Working at Sancare Solutions, a company dedicated to feminine hygiene, changed something fundamental in me. Personally, It wasn’t just an opportunity to volunteer, it was a window into a quiet, often hidden world of struggle. I met girls living in children’s homes, bright, funny, and hopeful girls, who carried a secret shame about something as natural as their own bodies. The stigma around menstruation was a tangible thing around my community. 

I saw that while missing sanitary products was a real, physical problem, the deeper wound was the lack of dignity. A girl would miss school because she was terrified of a stain of being laughed at. She would isolate herself, believing her own her period was something dirty, something to be concealed.

And so my work became about more than sanitary cleaning services. It became about fostering connections with the girls. I sat on the edges of bunk beds and in sunny courtyards, and we just talked. We talked about cramps and confusing moods, about fears of leaks and the annoyance of it all. We also talked about their dreams-to be teachers, nurses, artists. Slowly, I watched the language shift. The word "shame" began to be replaced by "normal." The word "problem" was sometimes met with a shrug and a "it’s just my period." We demystified it, piece by piece. I told them, "This isn't a curse. This is life."

One of my proudest moments was convincing the company that our care services couldn't stop at those who could pay.
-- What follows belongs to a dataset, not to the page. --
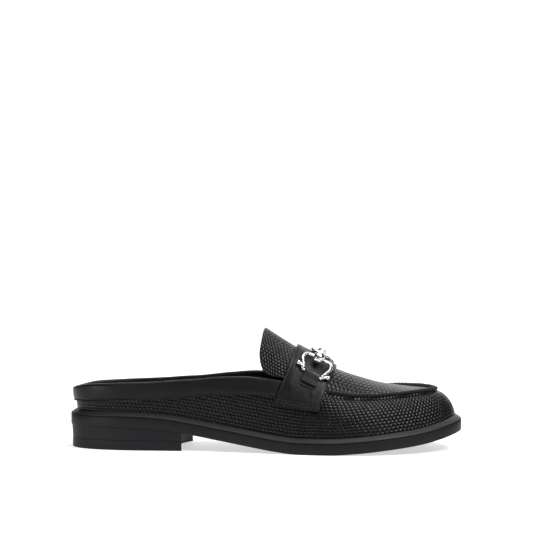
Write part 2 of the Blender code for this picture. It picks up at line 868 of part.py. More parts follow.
def build_link(finish):
    """The centre link: a barrel on each side of the ridge, joined by a bar with an eye on the ridge."""
    middle, lift = BARREL_FROM_RIDGE, GAP + BARREL_RADIUS
    low = GAP + LINK_NECK
    barrel = (
        (1.26, 0.30, lift),
        (1.22, 0.64, lift),
        (1.03, 0.68, lift),
        (0.93, 0.52, lift),
        (0.78, 0.74, lift),
        (0.42, 0.95, lift),
        (0.00, 1.00, lift),
        (-0.42, 0.95, lift),
        (-0.80, 0.72, lift),
        (-1.05, 0.44, lift),
        (-1.60, 0.36, (lift + low) / 2),
        (-2.40, 0.35, low),
    )
    half = [(middle + reach * BARREL_RADIUS, height) for reach, _, height in barrel]
    path = [strap_point(LATERAL, 0.0, down, height) for down, height in half]
    path.append(strap_point(LATERAL, 0.0, 0.0, low))
    path += [strap_point(MEDIAL, 0.0, down, height) for down, height in reversed(half)]
    radii = [share * BARREL_RADIUS for _, share, _ in barrel]
    link = tube("bit_link", path, radii + [LINK_NECK] + radii[::-1], finish, sides=10)
    loop = []
    for k in range(24):
        angle = math.radians(15 * k)
        side = MEDIAL if k < 12 else LATERAL
        ahead, down = EYE_LENGTH / 2 * math.cos(angle), EYE_WIDTH / 2 * abs(math.sin(angle))
        loop.append(strap_point(side, ahead, down, GAP + EYE_RADIUS))
    eye = tube("bit_link_eye", loop, [EYE_RADIUS] * len(loop), finish, sides=8, looped=True)
    return join(link, [eye])


def main():
    """Builds the shoe."""
    for old in list(bpy.data.objects):
        bpy.data.objects.remove(old)
    rubber = material("sole_rubber", (0.030, 0.030, 0.033), 0.55)
    stacked = material("heel_stack", (0.032, 0.031, 0.033), 0.50)
    strip = material("welt_strip", (0.055, 0.055, 0.058), 0.45)
    scaled = material("embossed_leather", (0.020, 0.020, 0.023), 0.42)
    smooth = material("smooth_leather", (0.022, 0.022, 0.024), 0.35)
    lining = material("insole_leather", (0.025, 0.024, 0.025), 0.60)
    polished = material("polished_metal", (0.86, 0.85, 0.82), 0.12, 1.0)
    build_outsole(rubber)
    build_heel(stacked, rubber)
    build_welt(strip)
    build_insole(lining)
    build_upper(scaled)
    build_band(smooth)
    build_tongue(scaled)
    build_strap(smooth)
    build_keeper(LATERAL, "keeper_lateral", smooth)
    build_keeper(MEDIAL, "keeper_medial", smooth)
    build_ring(LATERAL, "bit_ring_lateral", polished)
    build_ring(MEDIAL, "bit_ring_medial", polished)
    build_link(polished)


main()
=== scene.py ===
"""Dresses the right loafer: scaled leather, smooth trims, seams, stitches, sole and ornament.

Metres, +X to the toe, +Y to the inner side of the foot, +Z up, the floor at z = 0.
"""

import logging
import math
from collections.abc import Callable, Sequence
from dataclasses import dataclass, field
from enum import Enum

import bpy
import numpy as np
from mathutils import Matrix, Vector


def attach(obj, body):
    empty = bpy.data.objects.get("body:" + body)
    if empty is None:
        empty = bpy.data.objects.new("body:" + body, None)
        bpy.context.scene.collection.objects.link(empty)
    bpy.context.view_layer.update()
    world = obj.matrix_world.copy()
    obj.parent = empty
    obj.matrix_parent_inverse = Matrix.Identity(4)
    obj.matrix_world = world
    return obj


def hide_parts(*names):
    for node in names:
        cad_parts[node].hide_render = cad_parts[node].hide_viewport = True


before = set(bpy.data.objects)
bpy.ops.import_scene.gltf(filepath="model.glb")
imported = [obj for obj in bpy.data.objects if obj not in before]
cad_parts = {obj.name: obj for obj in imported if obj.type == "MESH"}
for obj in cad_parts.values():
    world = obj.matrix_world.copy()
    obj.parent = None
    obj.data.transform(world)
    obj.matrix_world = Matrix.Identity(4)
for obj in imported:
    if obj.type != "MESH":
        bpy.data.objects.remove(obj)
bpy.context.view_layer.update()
LOG = logging.getLogger("loafer")

Array = np.ndarray
Curve = Callable[[Array], Array]
Surface = Callable[[Array, Array], Array]
Piece = bpy.types.Object


class Side(Enum):
    """The two sides of the right shoe."""

    OUTER = -1
    INNER = 1


# along: share of the length. outer, inner: half widths as shares of the ball width.
OUTLINE = (
    ("along", "outer", "inner"),
    (0.000, 0.000, 0.000), (0.030, 0.205, 0.210), (0.080, 0.290, 0.298), (0.160, 0.335, 0.338),
    (0.260, 0.340, 0.318), (0.360, 0.352, 0.280), (0.460, 0.396, 0.278), (0.560, 0.457, 0.345),
    (0.650, 0.500, 0.437), (0.740, 0.500, 0.490), (0.820, 0.452, 0.492), (0.890, 0.362, 0.440),
    (0.950, 0.240, 0.335), (0.985, 0.120, 0.205), (1.000, -0.040, 0.040),
)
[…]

We needed to reach the girls who had nowhere to turn. After careful deliberations, we started delivering free, consistent supplies and support to children’s homes.

This experience taught me that compassion is not a fluffy feeling. It's practical and hands-on. It is meeting a basic need with a smile instead of a sigh. It is breaking a suffocating silence with a simple, "It's okay, I understand." It is restoring dignity by looking someone in the eye and saying, "You have nothing to be ashamed of." I learned that care is not charity, which can feel distant and one-sided. True care is the righting of a wrong. And that justice begins in the simplest ways: by listening intently, by truly seeing the person in front of you, and then by acting.

I learned that stigma is like a weed that only grows in the dark of silence. Our straightforward education, our normalization of the conversation-these were acts of gentle demolition, breaking down walls of shame brick by brick.

Working at Sancare Solutions showed me that care is not merely about the product in the box. It is about the power we help someone find within themselves. It is about watching a girl stand a little taller, speak a little more confidently, and look at her own reflection with a bit more kindness. It is about empowerment-giving her the quiet confidence to embrace her body as strong and capable, to care for her health without embarrassment, and to step into her future unburdened.

In the end, this work transcended hygiene. It became about our shared humanity. It was about the compassion that says, "Your comfort matters." 

And it taught me the most profound lesson: true care is about honoring the person before us, in all their humanity, and saying through our actions: "You are seen. You are worthy. And this, all of this, is perfectly normal."